Tuesday, February 23, 2016

Looming Misery: When Life and Teaching Collide.

Say that you had agreed to teach a remedial writing class in Spring. I mean, you taught it in the Fall, and survived, so at least the prep. is mostly done.

Even though you need to revise the syllabus, because it turned out you were teaching the wrong material (I would link to the post, but it seems to have gone with Academic Mizery to the bottom of the muck, never to be seen or heard from again. I'll throw it in the comments if anyone cares).

So you sign the contract, take the overload (Woo! Money!), and work on other things, like the job you were hired to do, waiting for the class (it's an 8 week course) to start. And then, one thing after another happens in your non-work life.

You leave your partner of over a decade, because you have the sudden realization that the PATTERN was never going to change, and, to mangle a cliche, you care more about their happiness than they do.

So. Class starts the first week of March. You found a new apartment. Your lease starts March 1. You have started dividing out the DVD's and cookware, and laundry baskets, and graphic novels. You comfort yourself that you will never need to move their stack of porn magazines from the 1990's again, or clean their beard hair out of the sink.

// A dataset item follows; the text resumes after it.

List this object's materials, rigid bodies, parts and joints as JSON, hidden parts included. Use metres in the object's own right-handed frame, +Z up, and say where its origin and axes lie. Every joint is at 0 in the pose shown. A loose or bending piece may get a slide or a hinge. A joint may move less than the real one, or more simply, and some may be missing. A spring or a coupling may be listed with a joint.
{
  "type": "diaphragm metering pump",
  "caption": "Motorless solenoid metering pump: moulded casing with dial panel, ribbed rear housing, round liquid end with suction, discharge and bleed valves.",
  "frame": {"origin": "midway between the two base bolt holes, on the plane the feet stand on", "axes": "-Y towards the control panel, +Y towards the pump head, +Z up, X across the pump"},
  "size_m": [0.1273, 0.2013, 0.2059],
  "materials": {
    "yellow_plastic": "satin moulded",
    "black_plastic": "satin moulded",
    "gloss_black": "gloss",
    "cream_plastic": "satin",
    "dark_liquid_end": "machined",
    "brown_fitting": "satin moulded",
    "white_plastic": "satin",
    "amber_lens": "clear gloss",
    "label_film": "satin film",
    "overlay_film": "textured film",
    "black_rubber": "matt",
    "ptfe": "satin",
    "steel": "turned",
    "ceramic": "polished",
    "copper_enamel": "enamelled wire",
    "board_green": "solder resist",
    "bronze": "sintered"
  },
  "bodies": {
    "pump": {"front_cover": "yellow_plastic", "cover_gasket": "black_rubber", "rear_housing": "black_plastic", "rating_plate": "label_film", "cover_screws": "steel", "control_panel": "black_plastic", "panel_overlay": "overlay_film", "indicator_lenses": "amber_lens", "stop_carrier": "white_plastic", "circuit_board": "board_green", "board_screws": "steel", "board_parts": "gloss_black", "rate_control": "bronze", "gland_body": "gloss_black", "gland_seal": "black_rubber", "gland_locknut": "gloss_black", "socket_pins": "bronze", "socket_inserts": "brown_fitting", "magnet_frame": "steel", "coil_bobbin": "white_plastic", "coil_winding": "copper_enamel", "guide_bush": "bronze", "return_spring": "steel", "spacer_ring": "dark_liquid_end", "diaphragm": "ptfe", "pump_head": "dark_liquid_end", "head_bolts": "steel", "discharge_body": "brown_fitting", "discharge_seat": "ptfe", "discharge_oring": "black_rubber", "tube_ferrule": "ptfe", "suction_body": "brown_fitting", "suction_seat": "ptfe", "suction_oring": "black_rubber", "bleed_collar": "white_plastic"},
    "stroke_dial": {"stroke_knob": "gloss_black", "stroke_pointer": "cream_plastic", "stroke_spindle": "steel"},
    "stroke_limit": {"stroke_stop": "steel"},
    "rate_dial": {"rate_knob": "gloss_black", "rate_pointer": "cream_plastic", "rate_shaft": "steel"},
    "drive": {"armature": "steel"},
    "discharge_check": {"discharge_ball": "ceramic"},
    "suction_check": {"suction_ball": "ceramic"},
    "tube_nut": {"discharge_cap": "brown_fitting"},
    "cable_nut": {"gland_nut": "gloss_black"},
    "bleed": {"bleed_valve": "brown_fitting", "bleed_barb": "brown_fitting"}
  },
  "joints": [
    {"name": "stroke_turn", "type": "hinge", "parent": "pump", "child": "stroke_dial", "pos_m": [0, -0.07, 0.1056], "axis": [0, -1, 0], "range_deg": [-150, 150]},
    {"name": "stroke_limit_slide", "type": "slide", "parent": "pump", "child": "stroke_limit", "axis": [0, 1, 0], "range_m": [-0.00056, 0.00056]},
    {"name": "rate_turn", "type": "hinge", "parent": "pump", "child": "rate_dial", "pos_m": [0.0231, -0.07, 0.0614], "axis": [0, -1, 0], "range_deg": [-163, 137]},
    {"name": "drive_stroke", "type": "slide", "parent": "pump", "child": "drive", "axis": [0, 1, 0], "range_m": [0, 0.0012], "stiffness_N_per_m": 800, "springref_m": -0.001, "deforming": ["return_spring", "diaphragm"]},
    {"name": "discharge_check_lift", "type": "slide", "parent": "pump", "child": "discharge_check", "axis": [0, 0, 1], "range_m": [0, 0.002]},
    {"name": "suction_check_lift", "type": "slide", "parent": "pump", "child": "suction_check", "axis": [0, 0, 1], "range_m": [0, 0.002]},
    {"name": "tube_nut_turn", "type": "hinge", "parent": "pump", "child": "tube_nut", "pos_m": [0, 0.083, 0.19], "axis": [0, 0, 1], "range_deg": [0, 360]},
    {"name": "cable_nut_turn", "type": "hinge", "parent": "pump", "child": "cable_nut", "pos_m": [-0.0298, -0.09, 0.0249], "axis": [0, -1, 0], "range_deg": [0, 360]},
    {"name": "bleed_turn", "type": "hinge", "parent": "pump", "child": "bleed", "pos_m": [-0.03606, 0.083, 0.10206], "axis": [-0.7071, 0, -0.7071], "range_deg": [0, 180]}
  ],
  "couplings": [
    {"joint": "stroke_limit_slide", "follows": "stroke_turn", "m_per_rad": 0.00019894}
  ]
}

And only now does it occur to you: You teach as an overload on top of your 40 hours a week job. And now you have to move WHILE teaching a writing intensive class, and prepping new material that you haven't taught before.

Also, you've decided to stop drinking for a while.

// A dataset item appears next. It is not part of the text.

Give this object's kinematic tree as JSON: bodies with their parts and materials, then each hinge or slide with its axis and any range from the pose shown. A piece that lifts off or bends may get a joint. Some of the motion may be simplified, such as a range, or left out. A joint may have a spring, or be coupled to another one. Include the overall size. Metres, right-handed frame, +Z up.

Well then. This will be... fun?

--Madame Librarian


  1. Sometimes things are... endurable.

    I wish you all the best.

  2. https://www.youtube.com/watch?v=7WAwuSK36Gw

    Seriously, 1990s porn?

    Good luck!

    1. Yes, seriously! I packed those darn things into boxes and moved them 4 times, and tripped over them more times than I can count.

  3. You've got this, Madame Librarian! Keeping busy is good for a breakup, especially if you can't drink.

    1. I'll definitely be busy!

  4. "The only way out is through" they say.

    Students tell us about their personal problems all the time; we don't have the same privilege.

  5. Sounds like the kind of period which you do, indeed, get through, but can't quite remember how you did afterward. I've had a few of those, but unfortunately I can't remember quite how I got through them, because, well, see above.

    I do remember accepting help, food, comfort, etc. from friends when offered. Hope you have a few of those to lean on (in addition to the virtual cheering section here, which is useful, but there's a lot to be said for non-virtual friends).

    1. I do have a good group of in-person friends, who I have made a point of reconnecting with. But the virtual cheering section is deeply affirming.

      You all know exactly how much this is going to suck, and I'm oddly grateful for that.

  6. Thank you all, as always, for your kind words. For the complete record, I'm adding the text of the "teaching the wrong class" below.

    The Duck and I might need to flee town quickly

    I discovered yesterday that I have been teaching the wrong class.

    Wait, that’s not quite right. I’ve been teaching the correct students, but the wrong material.

    I was asked at the last minute to teach a class, which I normally do seldom. But I have this undergraduate degree in English, and that qualifies me to teach a compressed remedial Writing II class. The chair was desperate not to teach it, so I agreed to do so. (Money, honey, and I just major unexpected expenses).

    But what I had was the textbook and the syllabus of the compressed remedial Writing I class to figure out what to teach. So, I looked at that, and it said Chapters 1-16 of the textbook, so I started with chapter 17. We’ve been at this for 7 weeks (of 8). The chair had begged me to do remedial Writing I next semester, and I’ve, with some misgivings, agreed.

    The chair dropped off the textbook for that class yesterday, and I noticed that this book had a slightly different title. Imagine it is “The Same Title of the Text I’ve Been Teaching from: With a Different Subtitle.” And this textbook has THE SAME chapters, just in the opposite order.

    So, I’ve taught my students the wrong material. And at this point, there is NOTHING to be done.

    The only consolations I have are:
    1) They clearly needed it, even the students who took Writing I, because I gave them all diagnostic writing samples the first class, and they were making the mistakes that were in the material I covered.
    2) I gave a ton of feedback on things I thought they had already covered, like structure, and organization, and types of paragraphs; I believe in reinforcing old lessons.
    3) They are better writers than when I started.
    4) I didn’t violate the course description, which is the vaguest thing ever.

    But I can’t help but feel like I have failed my students.